As athletes from across the globe converged on Birmingham for the World Games, Baptists from around the world assembled at Samford University July 10–15 for the 2022 Annual Gathering of the Baptist World Alliance.
BWA brought its annual meeting, held virtually in 2020 and 2021, to Birmingham for the first time.
The association of churches representing 245 member bodies in 128 countries and territories focused this year’s meeting around the theme “A Global Family Standing for Racial Justice.”
Attendees worshipped together, visited sites connected to the U.S. civil rights movement and heard from speakers representing a broad spectrum of ministry, cultural and political experience who shared their experiences and challenged Baptists to see racial justice as a common mission for believers.
Birmingham leaders speak
During a July 12 forum on racial justice in the public square, Birmingham Mayor Randall Woodfin and retired Samford President Andrew Westmoreland joined Allan Boesak, a prominent leader in South Africa’s struggle against apartheid.
Woodfin, an African American, said being mayor comes with a lot of history, noting how Birmingham city employees used dogs and fire hoses to quell civil rights protesters in the 1950s.
“Now I am the mayor responsible for that same police department. I am the mayor responsible for that same fire department. … I come into office with that history,” he said.
Birmingham was not unique in dealing with racial segregation, Woodfin said, but Birmingham was different in that the city’s reckoning with racism happened on a “public stage.”

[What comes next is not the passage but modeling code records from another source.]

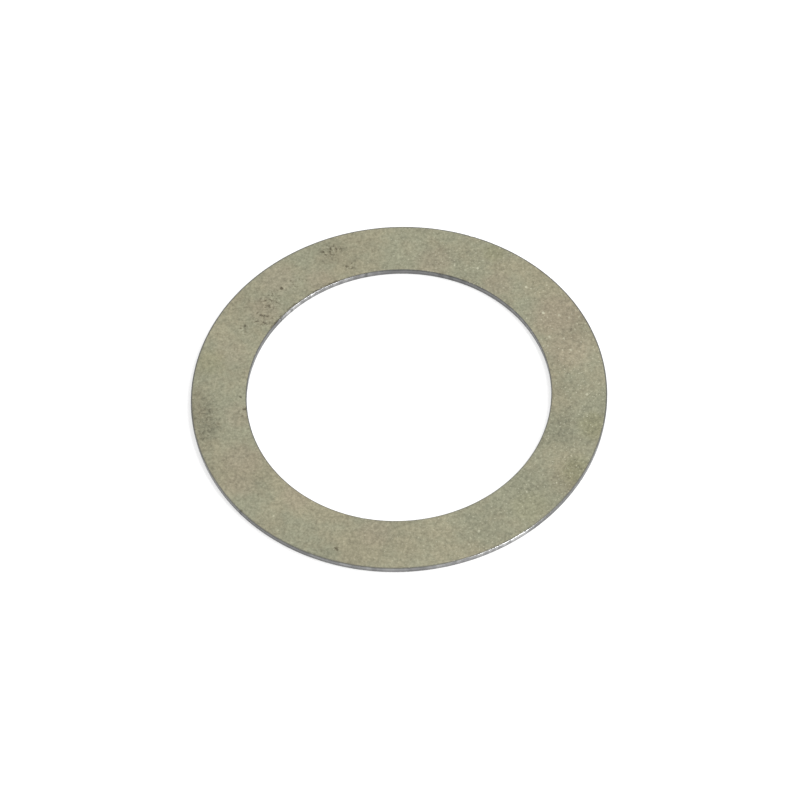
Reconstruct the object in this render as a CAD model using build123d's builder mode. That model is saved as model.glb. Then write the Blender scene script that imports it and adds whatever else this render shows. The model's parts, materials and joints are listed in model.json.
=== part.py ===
from build123d import *
from math import radians, tan
import os

# Shim ring: a flat spacer blanked and pierced in one stroke from cold-rolled
# steel strip, then tumbled. It fills a gap on a shaft of 18 mm, in a housing of
# 25 mm, and both edges are sheared from the same side.
#
# Frame: millimetres, +Z along the ring's axis, origin at the centre of the
# underside. The underside is the side that the tools broke through, so it is the
# sharper one, and the top face is the side with the rolled-over corners.

# Driving dimensions
outside_diameter = 24.83  # 25 mm, at the middle of its limits
bore_diameter = 18.14  # 18 mm, at the middle of its limits
thickness = 0.40

# Sheared edge, the same at the rim and at the bore, from the top face down:
# a rolled-over corner, a burnished land, a leaning fracture and a tumbled toe.
roll_width = 0.090  # how far the corner is drawn in across the face
roll_depth = 0.055  # how far down the edge it reaches
land_height = 0.140  # smooth wall that the tools left upright
fracture_angle = 5.0  # degrees by which the torn wall leans back into the metal
toe_radius = 0.018  # what tumbling left of the burr

# Places on the section, worked out from the sizes above
outer_radius = outside_diameter / 2
inner_radius = bore_diameter / 2
middle_radius = (outer_radius + inner_radius) / 2
land_top = thickness - roll_depth
land_foot = land_top - land_height
fracture_setback = land_foot * tan(radians(fracture_angle))
toe_corner = outer_radius - fracture_setback
roll_start = outer_radius - roll_width


def across(radius):
    """The radius at the bore that answers to a radius at the rim."""
    return 2 * middle_radius - radius


with BuildPart() as shim_ring:
    with BuildSketch(Plane.XZ) as section:
        with BuildLine():
            EllipticalCenterArc((roll_start, land_top), roll_width, roll_depth, arc_size=90)
            Line((outer_radius, land_top), (outer_radius, land_foot))
            Line((outer_radius, land_foot), (toe_corner, 0))
            mirror(about=Plane.YZ.offset(middle_radius))
            Line((across(roll_start), thickness), (roll_start, thickness))
            Line((across(toe_corner), 0), (toe_corner, 0))
        make_face()
        fillet(section.vertices().group_by(Axis.Y)[0], toe_radius)
    revolve(axis=Axis.Z)

shim_ring.part.label = "shim_ring"

os.makedirs("parts", exist_ok=True)
export_step(shim_ring.part, "parts/shim_ring.step")
print("shim_ring", round(shim_ring.part.volume, 3), "mm3", shim_ring.part.bounding_box().size)
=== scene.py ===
"""Shim ring: the looks of a thin spacer ring blanked from cold-rolled steel, lying on a white table."""

import json
import math

import bmesh
import bpy
from mathutils import Matrix, Vector, noise


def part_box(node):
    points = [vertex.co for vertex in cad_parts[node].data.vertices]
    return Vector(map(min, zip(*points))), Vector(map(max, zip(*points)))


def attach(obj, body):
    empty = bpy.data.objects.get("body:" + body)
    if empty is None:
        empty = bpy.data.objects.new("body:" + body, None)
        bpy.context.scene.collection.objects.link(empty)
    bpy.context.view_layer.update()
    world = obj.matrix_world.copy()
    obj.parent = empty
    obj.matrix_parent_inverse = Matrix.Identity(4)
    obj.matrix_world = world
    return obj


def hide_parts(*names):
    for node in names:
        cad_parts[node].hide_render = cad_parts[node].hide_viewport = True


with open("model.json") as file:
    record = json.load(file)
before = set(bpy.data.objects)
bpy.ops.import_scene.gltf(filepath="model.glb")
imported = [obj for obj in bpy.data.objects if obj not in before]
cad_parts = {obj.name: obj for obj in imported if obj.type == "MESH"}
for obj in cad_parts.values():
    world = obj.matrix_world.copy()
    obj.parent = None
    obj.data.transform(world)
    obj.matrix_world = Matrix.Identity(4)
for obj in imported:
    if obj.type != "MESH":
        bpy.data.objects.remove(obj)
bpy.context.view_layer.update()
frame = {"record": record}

MM = 0.001
WHITE = (1, 1, 1, 1)

# The ring, from the frame
ring_low, ring_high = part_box("shim_ring")
outer_radius = min(-ring_low.x, ring_high.x)
inner_radius = frame["record"]["mounts"][0]["dims"]["r_mm"] * MM
middle_radius = (outer_radius + inner_radius) / 2
top = ring_high.z
underside = ring_low.z

# The sheared edge, as the ring was made: rolled corner, burnished land, fracture, tumbled toe
roll_width = 0.090 * MM
roll_depth = 0.055 * MM
land_height = 0.140 * MM
fracture_lean = math.tan(math.radians(5))
toe_radius = 0.018 * MM
land_top = top - roll_depth
land_foot = land_top - land_height
toe_setback = (land_foot - underside) * fracture_lean

# Mesh
TURNS = 960  # faces round the ring
FACE_CUTS = 17  # cuts across the top face
ROLL_STEPS = 6
LAND_CUTS = 2
FRACTURE_CUTS = 3

# The faces' dull film runs on over the corners while the surface's slope keeps more than this upright
FILM_REACH = 0.87

# Material slots on the ring
FACE, SHEARED, TORN = range(3)

# The toe's curve is cut at this share of its radius
TOE_CUT = 0.3
# Two points nearer than this are one
SAME_POINT = 1e-8
# Room for rounding when a width is compared
SLACK = 1.01

# Patterns use millimetres. On the faces height counts this many times, so that the underside has its own
FACE_STRETCH = 10
FACE_SCALE = (1 / MM, 1 / MM, FACE_STRETCH / MM)
FACE_LEVEL = top / MM * FACE_STRETCH
# On the edges height does not count for marks, so that they run from top to bottom
EDGE_SCALE = (1 / MM, 1 / MM, 0)
EDGE_LEVEL = 0


# ---------------------------------------------------------------- shader maths


class Value:
    """A socket that varies over a surface. Arithmetic on it adds the Math nodes it needs."""

    def __init__(self, nodes, socket):
        self.nodes = nodes
        self.socket = socket

    def math(self, operation, *others):
        sockets = dict(enumerate((self, *others)))
        return self.nodes.add("ShaderNodeMath", {"operation": operation}, sockets)

    def __add__(self, other):
        return self.math("ADD", other)

    def __sub__(self, other):
        return self.math("SUBTRACT", other)

    def __mul__(self, other):
        return self.math("MULTIPLY", other)

    def __radd__(self, other):
        return self + other

    def __rsub__(self, other):
        return self * -1 + other

    def either(self, other):
        """The larger of two masks."""
        return self.math("MAXIMUM", other)

    def ramp(self, low, high):
        """0 below low, 1 above high and smooth between; the other way round if low is above high."""
        ends = {0: self, 1: low, 2: high, 3: 0.0, 4: 1.0}
        if low > high:
            ends = {0: self, 1: high, 2: low, 3: 1.0, 4: 0.0}
        return self.nodes.add("ShaderNodeMapRange", {"interpolation_type": "SMOOTHSTEP"}, ends)


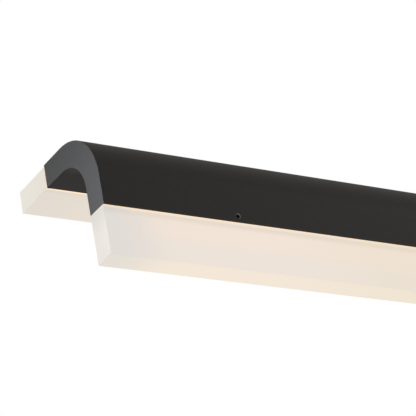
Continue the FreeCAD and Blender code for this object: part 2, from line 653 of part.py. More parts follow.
def make_terminal_block():
    """Three-way push-in block; house wires enter from the wall side, fixture leads from the top."""
    body = new_body("terminal", on_shade=False)
    wall = "canopy_depth - canopy_wall"
    level = "-terminal_top - terminal_height / 2"
    pad(body, "XZ_Plane", [centred("0", level, "terminal_length", "terminal_height")], "terminal_depth",
        offset=wall, backwards=True)
    places = [f"{k} * terminal_pitch" for k in (-1, 0, 1)]
    pocket(body, "XZ_Plane", [("circle", (x, level), "port_dia / 2") for x in places], "port_depth",
           offset=f"{wall} - terminal_depth", backwards=True)
    pocket(body, "XY_Plane",
           [("circle", (x, "-canopy_depth / 2"), "supply_lead_dia / 2 + hole_play") for x in places],
           "lead_entry", offset="-terminal_top")
    keep(body, "terminal_block")


def lead(points, turns, diameter):
    """A round lead along straight runs joined by tangent arcs; turns are the arcs' radii. Two arcs may
    meet with no straight between them."""
    corners = [FreeCAD.Vector(*p) for p in points]
    edges, start = [], corners[0]
    for before, corner, after, radius in zip(corners, corners[1:], corners[2:], turns):
        back, ahead = (before - corner).normalize(), (after - corner).normalize()
        half = back.getAngle(ahead) / 2
        first, last = corner + back * (radius / math.tan(half)), corner + ahead * (radius / math.tan(half))
        to_centre = (back + ahead).normalize()
        middle = corner + to_centre * (radius / math.sin(half) - radius)
        if not first.isEqual(start, 1e-6):
            edges.append(Part.LineSegment(start, first).toShape())
        edges.append(Part.Arc(first, middle, last).toShape())
        start = last
    edges.append(Part.LineSegment(start, corners[-1]).toShape())
    path = Part.Wire(edges)
    section = Part.Wire([Part.Circle(corners[0], corners[1] - corners[0], diameter / 2).toShape()])
    solid = path.makePipeShell([section], True, False)
    expected = path.Length * math.pi * diameter ** 2 / 4
    if abs(solid.Volume - expected) > 0.01 * expected:
        raise RuntimeError("a lead's volume differs from its section times its length")
    return solid, path.Length


def make_leads():
    def add(name, points, turns, diameter):
        feature = doc.addObject("Part::Feature", name)
        feature.Shape, length = lead(points, turns, diameter)
        keep(feature, name)
        print(f"{name}: {length:.0f} mm long")

    turn, tight, ground_turn = value("lead_turn"), value("tight_turn"), value("ground_turn")
    supply, output = value("supply_lead_dia"), value("output_lead_dia")
    driver_floor = value("driver_centre - driver_height / 2")
    block_top = -value("terminal_top")
    in_block = block_top - value("lead_entry - lead_end_play")
    pitch = value("terminal_pitch")
    mid_canopy = -value("canopy_depth") / 2

    # line and neutral, from the driver down into the terminal block
    for name, start_x, end_x in (("supply_lead_line", -value("line_lead_side"), -pitch),
                                 ("supply_lead_neutral", -value("neutral_lead_side"), 0.0)):
        points = [(start_x, mid_canopy, driver_floor), (start_x, mid_canopy, driver_floor - tight),
                  (end_x, mid_canopy, block_top + tight), (end_x, mid_canopy, in_block)]
        add(name, points, [turn, turn], supply)

    # ground, from the terminal block into the ring terminal's barrel
    barrel_y = -value(BARREL_BACK)
    barrel_end = value(f"{RING_EDGE} + ring_thick / 2 - barrel_length")
    points = [(pitch, mid_canopy, in_block), (pitch, mid_canopy, 0), (pitch, barrel_y, 0),
              (barrel_end, barrel_y, 0)]
    add("ground_lead", points, [ground_turn, ground_turn], supply)

    # output leads, through the arms and the shade's cavity to the plugs behind the light boards
    front, top = -value("shade_reach"), -value("shade_drop")
    arm_z, cavity_z = top - value(ARM_AXIS), top - value(MID_WALL)
    rise_y, plug_y = front + value("arm_screw_back"), front + value(PLUG_END)
    arm_x, plug_x, behind = value("arm_spread"), value("plug_spread"), -value("output_lead_back")
    bend, mid_wall = value("bend_radius"), value(MID_WALL)
    for name, side in (("output_lead_front", -1), ("output_lead_rear", 1)):
        points = [(side * arm_x, behind, driver_floor), (side * arm_x, behind, arm_z),
                  (side * arm_x, rise_y, arm_z), (side * arm_x, rise_y, cavity_z)]
        turns = [tight, turn, turn, turn]
        if name.endswith("front"):
            points += [(side * plug_x, rise_y, cavity_z), (side * plug_x, front + mid_wall, cavity_z),
                       (side * plug_x, front + mid_wall, top - value(PLUG_END))]
            turns.append(bend - mid_wall)
        else:
            points += [(side * plug_x, rise_y - turn, cavity_z), (side * plug_x, plug_y, cavity_z)]
        add(name, points, turns, output)


def check_and_export():
    doc.recompute()
    broken = [o.Label for o in doc.Objects if "Invalid" in o.State or "Error" in o.State]
    broken += [label for label, part in parts.items() if part.Shape.isNull() or not part.Shape.isValid()]
    broken += [label for label, part in parts.items() if not part.Shape.Solids]
    if broken:
        raise RuntimeError(f"not sound: {broken}")
    os.makedirs("parts", exist_ok=True)
    for label, part in parts.items():
        part.Shape.exportStep(f"parts/{label}.step")
    print(f"{len(parts)} sub-parts written")


for make in (make_extrusion, make_end_caps, make_diffusers, make_set_screws, make_boards,
             make_board_plugs, make_arms, make_nut_plates, make_arm_screws, make_grommets,
             make_arm_fixings, make_canopy, make_canopy_screws, make_mounting_plate, make_ground_screw,
             make_driver, make_terminal_block, make_leads):
    make()
check_and_export()
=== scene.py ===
import json
import math

import bmesh
import bpy
from mathutils import Matrix, Vector


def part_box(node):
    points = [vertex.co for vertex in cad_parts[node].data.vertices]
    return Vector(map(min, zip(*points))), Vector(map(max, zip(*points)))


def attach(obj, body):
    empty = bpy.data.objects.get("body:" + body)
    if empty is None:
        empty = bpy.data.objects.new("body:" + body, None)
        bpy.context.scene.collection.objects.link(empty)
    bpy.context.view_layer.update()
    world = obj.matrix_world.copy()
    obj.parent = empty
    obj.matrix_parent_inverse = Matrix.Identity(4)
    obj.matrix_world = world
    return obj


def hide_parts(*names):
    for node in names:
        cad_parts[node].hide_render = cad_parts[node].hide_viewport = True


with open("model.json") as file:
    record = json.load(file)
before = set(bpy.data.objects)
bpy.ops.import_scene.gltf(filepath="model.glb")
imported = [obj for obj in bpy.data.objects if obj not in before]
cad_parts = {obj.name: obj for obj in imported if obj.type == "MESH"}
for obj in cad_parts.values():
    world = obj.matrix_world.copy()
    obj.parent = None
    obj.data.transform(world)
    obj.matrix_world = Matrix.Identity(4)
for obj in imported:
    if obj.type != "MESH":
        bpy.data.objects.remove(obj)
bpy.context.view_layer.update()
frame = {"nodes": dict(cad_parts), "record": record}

MM = 0.001

# ---- sizes: from the frame's boxes where it has them, else details of the object's own ----

shade_low, shade_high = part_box("shade_extrusion")
front_low, front_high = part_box("diffuser_front")
arm_low, arm_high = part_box("arm_right")
canopy_low, canopy_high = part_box("canopy_cover")
plate_low, plate_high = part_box("mounting_plate")
driver_low, driver_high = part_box("led_driver")
block_low, block_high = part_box("terminal_block")
nipple_low, nipple_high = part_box("arm_nipples")
nut_low, nut_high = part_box("arm_nuts")
washer_low, washer_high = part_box("arm_lock_washers")

FRONT, TOP = shade_low.y, shade_high.z
LEG = shade_high.z - shade_low.z
HALF_BAR, HALF_BODY = front_high.x, shade_high.x
INSET = front_low.y - FRONT
THICK = front_high.y - FRONT
DROP = TOP - front_low.z
BEND, INNER_BEND = 52 * MM, THICK + 32 * MM
SKIN, LIP, WEB, CHANNEL = 2 * MM, 3 * MM, 2 * MM, 13 * MM
EDGE, SEAM_EDGE, CAP_EDGE = 0.4 * MM, 0.1 * MM, 0.3 * MM
PLAY = 0.2 * MM
PEG_START, PEG_LENGTH, PEG_DEPTH = BEND, 10 * MM, 8 * MM
TONGUE_DEPTH, GROOVE_DEPTH, GROOVE_WIDTH = 9 * MM, 1.8 * MM, 4.4 * MM
SCREW_LEVEL, SCREW_SPREAD, SCREW_RADIUS = LEG - 5.5 * MM, 177 * MM, 2 * MM
SCREW_SUNK, SCREW_SINK = 1 * MM, 0.35 * MM
MACHINE_SCREW = {"head": 7.6 * MM, "shank": 3.9 * MM, "length": 8 * MM, "key": 2.5 * MM, "socket": 1.5 * MM}
PLUG_SPREAD, PLUG_WINDOW = 85 * MM, (11 * MM, 8 * MM)
BOARD_SCREWS, BOARD_SCREW_RADIUS = [x * MM for x in (-225, -75, 75, 225)], 1.25 * MM
ARM_SPREAD, ARM_HEIGHT, ARM_WIDTH, ARM_WALL, ARM_EDGE = 35 * MM, 14 * MM, 20 * MM, 2 * MM, 1.5 * MM
ARM_BACK_WALL, FOOT_THICK, FOOT_DEPTH = 3 * MM, 3 * MM, 25 * MM
ARM_AXIS_Z = arm_low.z + ARM_HEIGHT / 2
ARM_SCREW_Y, ARM_SCREW_REACH = FRONT + 58 * MM, 15 * MM
WIRE_HOLE, BOLT_HOLE, TAPPED_HOLE, NIPPLE_HOLE = 4 * MM, 2.2 * MM, 2 * MM, 5.2 * MM
NIPPLE_THREAD, NIPPLE_TAP, NIPPLE_BORE, NIPPLE_PITCH = 4.95 * MM, 5 * MM, 3.75 * MM, 1 * MM
NIPPLE_AXIS, NUT_HOLE = Vector((ARM_SPREAD, 0, ARM_AXIS_Z)), NIPPLE_THREAD + 0.1 * MM
CANOPY_WALL, CANOPY_CORNER, CANOPY_EDGE, CANOPY_RIM = 1.5 * MM, 5 * MM, 1 * MM, 0.3 * MM
CANOPY_SCREW_Y = -10 * MM
STUD_SPREAD, STUD_RADIUS, STUD_LENGTH, STUD_WELD = 44.5 * MM, 1.5 * MM, 6.5 * MM, 0.6 * MM
PLATE_GAUGE, PLATE_BEND, PLATE_EDGE, EAR_HALF = 2 * MM, 3 * MM, 0.25 * MM, 9 * MM
BOX_SCREW_SPREAD, SLOT_HALF_LENGTH, SLOT_HALF_WIDTH = 44.45 * MM, 4.5 * MM, 2.3 * MM
HOUSE_WIRE_HOLE, GROUND_SPREAD = 11 * MM, 25 * MM
DRIVER_Z = (driver_low.z + driver_high.z) / 2
LEAD_Y = canopy_low.y / 2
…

Woodfin said people in Birmingham “need to know the power” of faith leaders, who he said “can have the most impact by going outside the church walls and serving the community.”
‘Faith in action’
Westmoreland said Birmingham is a “living, breathing example of progress, … of faith in action. … We celebrate that. But we can never run past the fact that we still have the history we have,” he added.
Boesak spoke of working with Nelson Mandela to fight racism in South Africa and said the call to political activism is “sacred” because it is about “the protection of the children of God … especially the most vulnerable and oppressed children of God.”
Speaking again on July 14, Boesak, author of “Radical Reconciliation: Beyond Political Pietism and Christian Quietism,” said racism is an “assault on the dignity and the worthiness and the holiness of God.”
Christians have no choice but to pursue reconciliation, he added, because it “is a calling laid upon us by Christ.”
“Reconciliation is not merely an option, it is a reality without which the church cannot be the church of Jesus Christ,” he said.
John K. Jenkins Sr., pastor of First Baptist Church Glenarden in Upper Marlboro, Maryland, and chair of the board for the National Association of Evangelicals, spoke during the July 11 worship celebration.
Jenkins urged his listeners to speak out against systemic racism, saying Christians have too often been silent on the issue even as secular institutions take a stand.
“Companies are making statements. Entire institutions of higher learning have made statements,” Jenkins noted. “Public appearances, celebrities, actors, activists are doing something. But where’s the church?”
Jenkins, who has been pastor of the Washington, D.C.-area church for 33 years, read Psalm 106:3: “Blessed are those who keep justice, and he who does righteousness at all times.”
The passage has modern relevance, Jenkins asserted, because for decades “people of color were lynched, killed, arrested [and] treated unjustly.” Jenkins referenced the killings of Eric Garner and George Floyd, saying, “This is not an issue of white versus black. It’s an issue of right versus wrong.”
Too often, Jenkins noted, the “power structure” in communities is “consoled by the church’s silence.”
Such was not the case in the early Church, which was composed of Christians who were “God-intoxicated,” he said.
“They went on with the conviction that they were a colony of heaven and had to obey God rather than men,” Jenkins explained. “They were small in number but big in commitment. … They brought an end to such ancient events as killing babies and gladiator contests.
“We have a problem not only in our country (the U.S.), but in many. And we should want justice. We should want righteousness. Yes, we should demand for all to be treated as human beings, to be respected as human beings and given the rights of human beings.”
Jenkins concluded with a word of optimism.
“We’ve seen worse than this and we’ve made it through,” he said. “And I guarantee you today we are going to make it through this as well. We are a strong people. We are a resilient people. We can’t be defeated. We do have God on our side.”